Lebih jauh, Zaki bahkan menduga bahwa langkah ini bisa menjadi bentuk “balas dendam politik” Prabowo kepada Jokowi. Sebelumnya, Jokowi disebut telah menyiasati posisi Gibran agar tidak sekadar menjadi “ban serep” Prabowo melalui UU DKJ, yang menempatkan Wakil Presiden sebagai Ketua Dewan Kawasan Aglomerasi. Hal ini disebut membuat marah para loyalis Prabowo karena dianggap menjauhkan Prabowo dari pusat kekuasaan (Jakarta, sementara Prabowo di IKN).

Baik Ray Rangkuti maupun Zaki Mubarak sama-sama menggarisbawahi bahwa Gibran belum memiliki “jam terbang” yang cukup untuk mengurusi persoalan kompleks di Papua, termasuk isu pembangunan dan HAM. Mereka berpendapat, jika pemerintah serius ingin menyelesaikan masalah Papua, justru Presiden Prabowo yang seharusnya lebih sering berkunjung ke sana.

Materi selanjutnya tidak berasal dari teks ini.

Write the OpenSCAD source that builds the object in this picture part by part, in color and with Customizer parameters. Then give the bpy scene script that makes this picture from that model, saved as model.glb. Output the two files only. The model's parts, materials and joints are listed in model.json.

Implikasi Jangka Panjang Penugasan Gibran di Kancah Politik Nasional

Wacana penugasan Gibran ke Papua ini bukan hanya sekadar soal tugas baru, melainkan sebuah manuver politik yang berpotensi memiliki implikasi politik jangka panjang. Jika analisis para pengamat ini benar, langkah ini bisa menandai pergeseran signifikan dalam hubungan Jokowi-Prabowo, yang selama ini menjadi poros penting dalam dinamika politik Indonesia.

Bagi Gibran sendiri, penugasan ini menghadirkan tantangan besar. Ia harus menghadapi kompleksitas masalah Papua, mulai dari pembangunan hingga isu HAM, sambil membuktikan kapasitas kepemimpinannya di tengah potensi penurunan popularitas karena jauh dari sorotan ibu kota. Di sisi lain, ini juga bisa menjadi kesempatan baginya untuk menunjukkan dedikasi dan kemampuan dalam menangani isu-isu daerah terpencil.

Semua mata kini tertuju pada bagaimana dinamika ini akan berkembang. Apakah penugasan Gibran ke Papua akan menjadi awal dari babak baru dalam hubungan politik antara Presiden dan Wakil Presiden, ataukah hanya bagian dari strategi besar yang belum sepenuhnya terungkap? Waktu yang akan menjawabnya.